Since sharing the discovery of half of my ancestry via DNA testing, I'm surprised at the overwhelming interest in the "Jewish thing."  A number of friends, some Jewish, want to know how I feel about the "Jewish thing." Other's ask, "does your Mom know about the "Jewish thing?" Which yes, she does and oh boy that's a fun story for a later post. Still others shake their heads in understanding as if something has been explained or finally makes sense ....saying, "you know the 'Jewish thing' explains a lot."

It's all made me wonder A- what is the "Jewish thing" and B- how does it explain anything at all? It's as if the religious heritage of my distant cousins is a tangible carnival item sitting in the room when we speak. Typically I'm excited and share the vast information about ancestors from Russia, Lithuania and the Ukraine. When I offhandedly mention that these ancestors were Jewish there is a pause for a moment like I've taken out the "Jewish thing" and put it on the table.  I imagine it to be some kind of intricately decorated blue vase or something like that.....they are suddenly interested.....their eyes the "Jewish thing."

I'm not disappointed about this new religious heritage, I just don't get the fascination with this very small piece of my very complex identity. Maybe it's just that I'm less surprised than my friends. Let's be honest here. My mother was inseminated in NYC by an intern at Lenox Hill Hospital on the Upper East Side. She requested a Polish donor with brown hair and eyes. yeah......there was a very high likelihood the gentleman was Jewish. Let's get real, I would be surprised if he was not Jewish.

Having grown up in NYC, I have many, many Jewish friends from childhood up through college to present and I've never heard of the the "Jewish thing." The closest thing I came across to the "Jewish thing" was when a good girlfriend of mine started dating a Protestant guy and other mutual friends would say, "well it won't last long, there is the Jewish thing." Suddenly, Judaism was a focus, an elephant in the room.

As a kid I can remember countless times I wished to be Jewish.  Most of the Jewish kids I knew were incredibly gifted with highly educated, very successful families.
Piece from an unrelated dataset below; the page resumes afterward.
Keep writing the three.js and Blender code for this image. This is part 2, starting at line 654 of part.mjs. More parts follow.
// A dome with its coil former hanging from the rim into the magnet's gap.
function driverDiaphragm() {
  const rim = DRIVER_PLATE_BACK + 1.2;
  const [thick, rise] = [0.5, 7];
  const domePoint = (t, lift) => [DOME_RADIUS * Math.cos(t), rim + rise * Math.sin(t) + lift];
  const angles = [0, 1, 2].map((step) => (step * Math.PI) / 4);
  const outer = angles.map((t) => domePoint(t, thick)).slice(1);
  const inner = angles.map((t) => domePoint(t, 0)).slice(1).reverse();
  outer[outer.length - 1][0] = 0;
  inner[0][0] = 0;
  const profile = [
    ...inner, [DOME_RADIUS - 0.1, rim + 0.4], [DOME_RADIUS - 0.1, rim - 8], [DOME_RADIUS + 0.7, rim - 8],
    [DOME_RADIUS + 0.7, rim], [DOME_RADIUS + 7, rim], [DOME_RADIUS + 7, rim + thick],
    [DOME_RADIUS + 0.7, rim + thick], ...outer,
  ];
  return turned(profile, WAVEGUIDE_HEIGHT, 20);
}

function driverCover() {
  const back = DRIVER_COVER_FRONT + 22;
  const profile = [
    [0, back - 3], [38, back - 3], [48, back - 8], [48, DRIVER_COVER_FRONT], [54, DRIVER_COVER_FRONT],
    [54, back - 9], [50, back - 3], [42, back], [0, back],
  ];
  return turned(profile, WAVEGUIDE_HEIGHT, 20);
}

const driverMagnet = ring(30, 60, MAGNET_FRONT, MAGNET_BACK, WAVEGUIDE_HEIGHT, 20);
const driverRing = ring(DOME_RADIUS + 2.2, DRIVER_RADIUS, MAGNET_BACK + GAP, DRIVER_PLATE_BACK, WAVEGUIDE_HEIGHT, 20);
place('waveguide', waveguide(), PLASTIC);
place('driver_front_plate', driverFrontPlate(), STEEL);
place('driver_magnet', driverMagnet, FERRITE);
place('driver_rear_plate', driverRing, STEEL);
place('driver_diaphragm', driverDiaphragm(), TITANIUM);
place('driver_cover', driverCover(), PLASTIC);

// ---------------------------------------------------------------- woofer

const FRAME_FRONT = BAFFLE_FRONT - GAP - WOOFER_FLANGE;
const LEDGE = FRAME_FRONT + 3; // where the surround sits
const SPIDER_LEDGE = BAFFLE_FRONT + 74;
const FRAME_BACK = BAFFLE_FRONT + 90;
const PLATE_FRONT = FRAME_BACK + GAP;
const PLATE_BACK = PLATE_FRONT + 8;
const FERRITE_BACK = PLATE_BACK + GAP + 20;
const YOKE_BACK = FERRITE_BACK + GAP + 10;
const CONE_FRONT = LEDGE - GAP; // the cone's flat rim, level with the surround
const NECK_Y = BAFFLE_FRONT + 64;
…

I assumed that was part of being Jewish. I fully acknowledge I was stereotyping but children are simplistic and this was a positive stereotype (so cut me a little slack before sending me hate mail.) I found Judaism far more mystical and exciting than the Catholicism in which I was raised (again here.... a child's viewpoint.... not an incentive to send me an email asking "why I hate Catholicism") I'll never forget the time when at about six, I nearly gave my VERY Catholic Grandmother a heart attack, reciting a Jewish prayer in Hebrew a friend had taught me at the park.

But back to the greater issue here. It's not that I'm not excited about this new world to explore. I just don't get the intense fascination with it or the assumption that I'm now magically Jewish.
Being Jewish, at least to me, is not about DNA. Being Jewish is about beautiful religious traditions, culture and a vast, trying history you learn and discover as you are raised.  You can't get the "Jewish thing" just by being born, it has to be given to you. When my biological father released sperm from his body into a cup and detached from it (and me) he took away the Jewish thing. That is unfortunate.

This leads me to believe that the fascination with the "Jewish thing" has more to do with the "sperm donor thing." What I'm trying, successfully or unsuccessfully, to get at here is that the parcels of  inheritance are very blurry when it comes to anonymous sperm donation. What the sperm donor does and does not bestow upon you is highly debatable. The letters and patterns of my DNA genome spread across the table cannot describe the shape of my ancestors faces, they cannot tell me the stories of the women before me that made their way across an ocean and they definitely cannot communicate the essence of what it means to be Jewish.

So that leads me to ask you, Jewish and non-Jewish alike, what do you think about the Jewish thing?